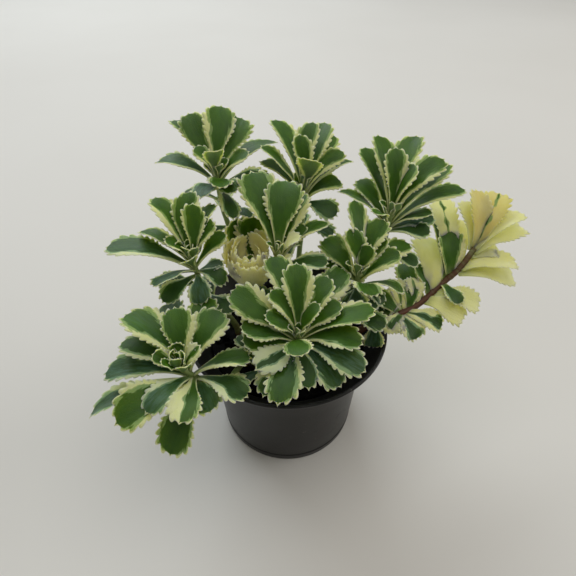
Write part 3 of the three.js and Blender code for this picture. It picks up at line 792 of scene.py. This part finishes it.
__________
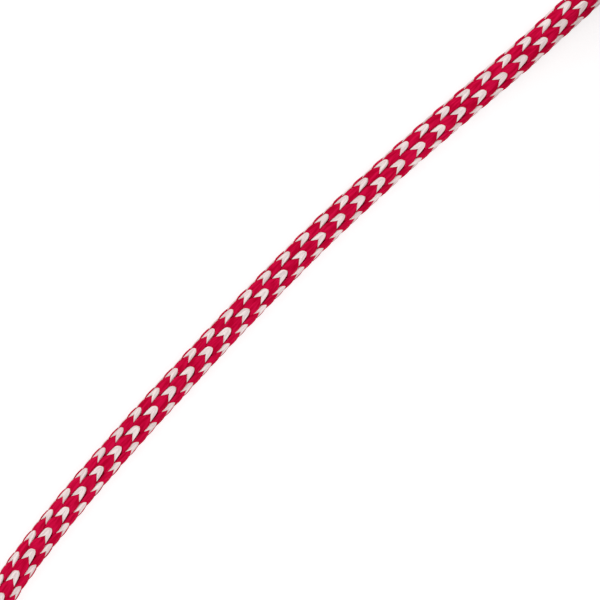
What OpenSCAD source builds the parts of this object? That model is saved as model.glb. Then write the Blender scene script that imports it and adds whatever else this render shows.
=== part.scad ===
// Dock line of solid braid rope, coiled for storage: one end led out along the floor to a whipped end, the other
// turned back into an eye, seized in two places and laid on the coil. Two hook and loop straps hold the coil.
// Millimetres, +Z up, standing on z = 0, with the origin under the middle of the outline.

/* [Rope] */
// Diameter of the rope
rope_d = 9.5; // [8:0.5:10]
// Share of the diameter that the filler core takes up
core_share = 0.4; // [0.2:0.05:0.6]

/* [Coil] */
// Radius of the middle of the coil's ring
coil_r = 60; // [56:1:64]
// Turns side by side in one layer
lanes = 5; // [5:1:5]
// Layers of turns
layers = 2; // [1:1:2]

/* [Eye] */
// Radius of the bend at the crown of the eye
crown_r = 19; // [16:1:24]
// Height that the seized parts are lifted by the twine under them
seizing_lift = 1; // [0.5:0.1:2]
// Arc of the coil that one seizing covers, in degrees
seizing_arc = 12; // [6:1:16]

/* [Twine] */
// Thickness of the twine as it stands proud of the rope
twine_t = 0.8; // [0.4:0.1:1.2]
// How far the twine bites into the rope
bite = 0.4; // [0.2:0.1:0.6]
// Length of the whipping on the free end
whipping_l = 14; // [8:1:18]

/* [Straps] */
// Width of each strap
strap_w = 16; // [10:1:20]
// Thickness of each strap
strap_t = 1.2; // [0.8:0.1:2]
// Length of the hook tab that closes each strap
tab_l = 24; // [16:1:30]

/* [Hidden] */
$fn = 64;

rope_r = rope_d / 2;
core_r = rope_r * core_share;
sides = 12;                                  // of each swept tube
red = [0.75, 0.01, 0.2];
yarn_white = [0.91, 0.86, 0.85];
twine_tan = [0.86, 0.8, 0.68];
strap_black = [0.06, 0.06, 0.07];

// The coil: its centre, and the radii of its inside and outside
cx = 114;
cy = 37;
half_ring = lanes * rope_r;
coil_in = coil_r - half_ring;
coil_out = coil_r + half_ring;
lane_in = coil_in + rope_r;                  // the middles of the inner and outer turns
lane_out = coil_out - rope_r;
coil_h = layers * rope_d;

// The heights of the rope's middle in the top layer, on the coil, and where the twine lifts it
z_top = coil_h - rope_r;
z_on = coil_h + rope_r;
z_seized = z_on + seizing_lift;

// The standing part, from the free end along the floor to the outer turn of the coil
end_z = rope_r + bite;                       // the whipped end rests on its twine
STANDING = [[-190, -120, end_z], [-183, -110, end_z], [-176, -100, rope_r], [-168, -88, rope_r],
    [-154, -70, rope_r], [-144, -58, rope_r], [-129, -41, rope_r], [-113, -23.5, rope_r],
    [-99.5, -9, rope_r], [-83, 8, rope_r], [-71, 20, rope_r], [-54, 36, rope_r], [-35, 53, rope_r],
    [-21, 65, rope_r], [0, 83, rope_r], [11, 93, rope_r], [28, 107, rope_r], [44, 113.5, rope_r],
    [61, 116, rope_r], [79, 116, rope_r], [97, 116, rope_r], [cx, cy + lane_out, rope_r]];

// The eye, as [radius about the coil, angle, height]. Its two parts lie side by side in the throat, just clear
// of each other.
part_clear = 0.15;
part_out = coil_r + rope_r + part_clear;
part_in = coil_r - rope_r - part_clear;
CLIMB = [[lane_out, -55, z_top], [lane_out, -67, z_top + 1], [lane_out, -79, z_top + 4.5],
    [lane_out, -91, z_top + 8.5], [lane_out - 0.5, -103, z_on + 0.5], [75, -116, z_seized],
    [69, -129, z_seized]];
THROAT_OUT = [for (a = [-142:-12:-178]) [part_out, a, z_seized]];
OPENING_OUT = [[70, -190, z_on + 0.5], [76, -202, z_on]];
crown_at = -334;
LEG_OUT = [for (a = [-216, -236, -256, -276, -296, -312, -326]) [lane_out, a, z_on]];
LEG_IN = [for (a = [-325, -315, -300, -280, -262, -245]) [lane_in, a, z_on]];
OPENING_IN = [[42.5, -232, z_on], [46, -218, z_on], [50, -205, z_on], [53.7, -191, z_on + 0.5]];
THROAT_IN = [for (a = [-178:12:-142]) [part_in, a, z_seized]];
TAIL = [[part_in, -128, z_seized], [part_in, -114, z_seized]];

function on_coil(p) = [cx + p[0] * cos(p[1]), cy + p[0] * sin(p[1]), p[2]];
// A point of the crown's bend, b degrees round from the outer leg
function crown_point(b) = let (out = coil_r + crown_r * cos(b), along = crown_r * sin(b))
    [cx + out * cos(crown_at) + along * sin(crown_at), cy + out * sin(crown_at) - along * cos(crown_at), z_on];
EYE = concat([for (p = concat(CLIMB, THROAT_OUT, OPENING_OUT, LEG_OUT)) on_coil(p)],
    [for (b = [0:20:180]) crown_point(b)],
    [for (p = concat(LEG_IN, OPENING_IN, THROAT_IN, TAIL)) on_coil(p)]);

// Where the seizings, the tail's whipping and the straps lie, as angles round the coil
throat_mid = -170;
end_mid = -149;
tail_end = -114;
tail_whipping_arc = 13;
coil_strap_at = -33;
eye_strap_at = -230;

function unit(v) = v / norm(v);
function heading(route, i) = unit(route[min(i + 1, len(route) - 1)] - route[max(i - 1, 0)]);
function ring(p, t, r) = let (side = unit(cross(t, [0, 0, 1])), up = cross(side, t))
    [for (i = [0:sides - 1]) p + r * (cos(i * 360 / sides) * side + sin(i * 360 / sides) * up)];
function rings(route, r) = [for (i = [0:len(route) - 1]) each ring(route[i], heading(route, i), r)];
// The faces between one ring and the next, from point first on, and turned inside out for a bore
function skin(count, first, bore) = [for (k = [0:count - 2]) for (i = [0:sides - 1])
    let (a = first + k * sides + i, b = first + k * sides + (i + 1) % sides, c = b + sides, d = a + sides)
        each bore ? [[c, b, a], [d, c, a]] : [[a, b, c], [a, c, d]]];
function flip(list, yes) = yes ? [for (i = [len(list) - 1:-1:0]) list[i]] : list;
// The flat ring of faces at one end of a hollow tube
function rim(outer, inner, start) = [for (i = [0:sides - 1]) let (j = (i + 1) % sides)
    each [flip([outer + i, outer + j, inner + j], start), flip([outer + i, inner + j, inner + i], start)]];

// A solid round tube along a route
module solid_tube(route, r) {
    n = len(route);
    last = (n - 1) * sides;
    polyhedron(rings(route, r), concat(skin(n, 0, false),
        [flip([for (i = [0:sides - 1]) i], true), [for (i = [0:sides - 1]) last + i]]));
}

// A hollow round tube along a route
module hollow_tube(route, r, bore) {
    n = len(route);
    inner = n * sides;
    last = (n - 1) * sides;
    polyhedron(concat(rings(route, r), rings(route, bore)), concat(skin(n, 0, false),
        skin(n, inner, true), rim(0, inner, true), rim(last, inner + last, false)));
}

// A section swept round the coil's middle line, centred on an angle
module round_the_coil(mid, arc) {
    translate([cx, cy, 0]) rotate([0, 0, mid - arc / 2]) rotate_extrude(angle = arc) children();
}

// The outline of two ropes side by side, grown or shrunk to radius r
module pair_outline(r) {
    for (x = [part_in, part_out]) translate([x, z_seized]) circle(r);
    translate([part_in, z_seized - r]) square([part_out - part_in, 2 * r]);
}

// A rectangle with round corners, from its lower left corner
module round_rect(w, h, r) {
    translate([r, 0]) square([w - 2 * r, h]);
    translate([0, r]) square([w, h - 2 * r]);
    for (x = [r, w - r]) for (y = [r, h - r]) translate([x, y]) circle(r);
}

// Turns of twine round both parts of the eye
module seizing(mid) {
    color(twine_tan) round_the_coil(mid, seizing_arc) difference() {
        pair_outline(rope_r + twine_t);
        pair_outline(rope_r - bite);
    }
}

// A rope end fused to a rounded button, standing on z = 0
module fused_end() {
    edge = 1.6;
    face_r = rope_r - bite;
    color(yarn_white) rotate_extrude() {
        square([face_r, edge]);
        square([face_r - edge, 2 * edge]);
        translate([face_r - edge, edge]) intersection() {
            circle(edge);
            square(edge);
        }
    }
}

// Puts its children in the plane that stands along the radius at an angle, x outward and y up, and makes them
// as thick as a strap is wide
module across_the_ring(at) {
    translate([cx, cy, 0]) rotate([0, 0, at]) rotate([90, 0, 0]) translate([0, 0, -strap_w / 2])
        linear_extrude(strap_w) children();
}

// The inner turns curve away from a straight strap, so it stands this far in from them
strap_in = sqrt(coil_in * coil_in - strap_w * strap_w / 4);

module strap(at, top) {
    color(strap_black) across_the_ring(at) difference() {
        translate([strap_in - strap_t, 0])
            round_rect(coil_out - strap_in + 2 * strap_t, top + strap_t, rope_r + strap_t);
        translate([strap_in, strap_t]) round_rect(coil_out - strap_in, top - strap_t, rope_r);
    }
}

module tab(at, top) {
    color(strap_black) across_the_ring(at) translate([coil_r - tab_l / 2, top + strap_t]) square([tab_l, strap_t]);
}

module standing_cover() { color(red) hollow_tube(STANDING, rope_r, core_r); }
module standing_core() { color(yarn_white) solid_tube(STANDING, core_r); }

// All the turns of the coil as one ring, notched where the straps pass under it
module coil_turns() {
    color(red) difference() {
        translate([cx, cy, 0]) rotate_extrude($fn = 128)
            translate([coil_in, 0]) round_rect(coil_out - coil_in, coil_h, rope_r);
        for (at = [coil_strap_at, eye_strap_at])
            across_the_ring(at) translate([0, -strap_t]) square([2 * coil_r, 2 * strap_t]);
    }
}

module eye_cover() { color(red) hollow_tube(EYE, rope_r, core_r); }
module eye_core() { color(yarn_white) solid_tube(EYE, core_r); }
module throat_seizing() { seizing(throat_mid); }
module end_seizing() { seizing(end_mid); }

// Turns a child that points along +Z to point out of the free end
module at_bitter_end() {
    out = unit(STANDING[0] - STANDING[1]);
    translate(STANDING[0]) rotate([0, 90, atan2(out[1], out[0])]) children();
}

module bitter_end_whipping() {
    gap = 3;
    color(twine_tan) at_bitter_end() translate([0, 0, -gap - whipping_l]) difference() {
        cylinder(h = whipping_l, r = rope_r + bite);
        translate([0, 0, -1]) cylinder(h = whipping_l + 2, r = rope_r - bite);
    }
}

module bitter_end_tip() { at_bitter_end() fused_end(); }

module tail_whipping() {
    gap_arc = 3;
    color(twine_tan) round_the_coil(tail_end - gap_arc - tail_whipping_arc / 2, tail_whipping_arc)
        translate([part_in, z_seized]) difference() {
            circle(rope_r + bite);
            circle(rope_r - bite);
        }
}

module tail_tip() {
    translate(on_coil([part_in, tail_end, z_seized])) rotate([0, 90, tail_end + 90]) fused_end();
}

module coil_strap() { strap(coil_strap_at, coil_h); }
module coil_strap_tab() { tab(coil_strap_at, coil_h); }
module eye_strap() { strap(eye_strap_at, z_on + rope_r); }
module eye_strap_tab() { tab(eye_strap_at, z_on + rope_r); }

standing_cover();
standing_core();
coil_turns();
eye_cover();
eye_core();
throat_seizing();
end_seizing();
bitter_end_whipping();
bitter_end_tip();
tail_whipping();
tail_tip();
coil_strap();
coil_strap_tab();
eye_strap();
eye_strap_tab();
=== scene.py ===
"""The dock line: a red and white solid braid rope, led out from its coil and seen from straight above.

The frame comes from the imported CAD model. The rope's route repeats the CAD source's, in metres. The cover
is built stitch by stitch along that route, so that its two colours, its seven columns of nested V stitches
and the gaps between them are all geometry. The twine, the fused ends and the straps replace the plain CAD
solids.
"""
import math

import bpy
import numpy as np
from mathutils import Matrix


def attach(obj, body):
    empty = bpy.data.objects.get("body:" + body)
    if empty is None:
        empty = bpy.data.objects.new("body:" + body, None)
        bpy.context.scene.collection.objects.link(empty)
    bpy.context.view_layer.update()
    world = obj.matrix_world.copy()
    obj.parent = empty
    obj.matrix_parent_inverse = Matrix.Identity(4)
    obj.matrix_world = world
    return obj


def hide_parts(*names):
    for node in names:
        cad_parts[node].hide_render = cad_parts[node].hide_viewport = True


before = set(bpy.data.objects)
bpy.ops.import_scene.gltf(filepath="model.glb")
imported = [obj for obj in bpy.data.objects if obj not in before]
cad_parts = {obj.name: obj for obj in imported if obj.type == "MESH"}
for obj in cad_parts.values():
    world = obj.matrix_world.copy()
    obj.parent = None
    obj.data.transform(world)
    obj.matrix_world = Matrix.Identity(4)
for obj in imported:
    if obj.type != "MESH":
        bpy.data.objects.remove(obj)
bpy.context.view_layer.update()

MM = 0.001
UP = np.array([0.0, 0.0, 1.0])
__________
Short task:
Write out each line exactly as it appears, from the line with "standing_cover();" up to and including the line with "obj.matrix_world = world".

Output below:
standing_cover();
standing_core();
coil_turns();
eye_cover();
eye_core();
throat_seizing();
end_seizing();
bitter_end_whipping();
bitter_end_tip();
tail_whipping();
tail_tip();
coil_strap();
coil_strap_tab();
eye_strap();
eye_strap_tab();
=== scene.py ===
"""The dock line: a red and white solid braid rope, led out from its coil and seen from straight above.

The frame comes from the imported CAD model. The rope's route repeats the CAD source's, in metres. The cover
is built stitch by stitch along that route, so that its two colours, its seven columns of nested V stitches
and the gaps between them are all geometry. The twine, the fused ends and the straps replace the plain CAD
solids.
"""
import math

import bpy
import numpy as np
from mathutils import Matrix


def attach(obj, body):
    empty = bpy.data.objects.get("body:" + body)
    if empty is None:
        empty = bpy.data.objects.new("body:" + body, None)
        bpy.context.scene.collection.objects.link(empty)
    bpy.context.view_layer.update()
    world = obj.matrix_world.copy()
    obj.parent = empty
    obj.matrix_parent_inverse = Matrix.Identity(4)
    obj.matrix_world = world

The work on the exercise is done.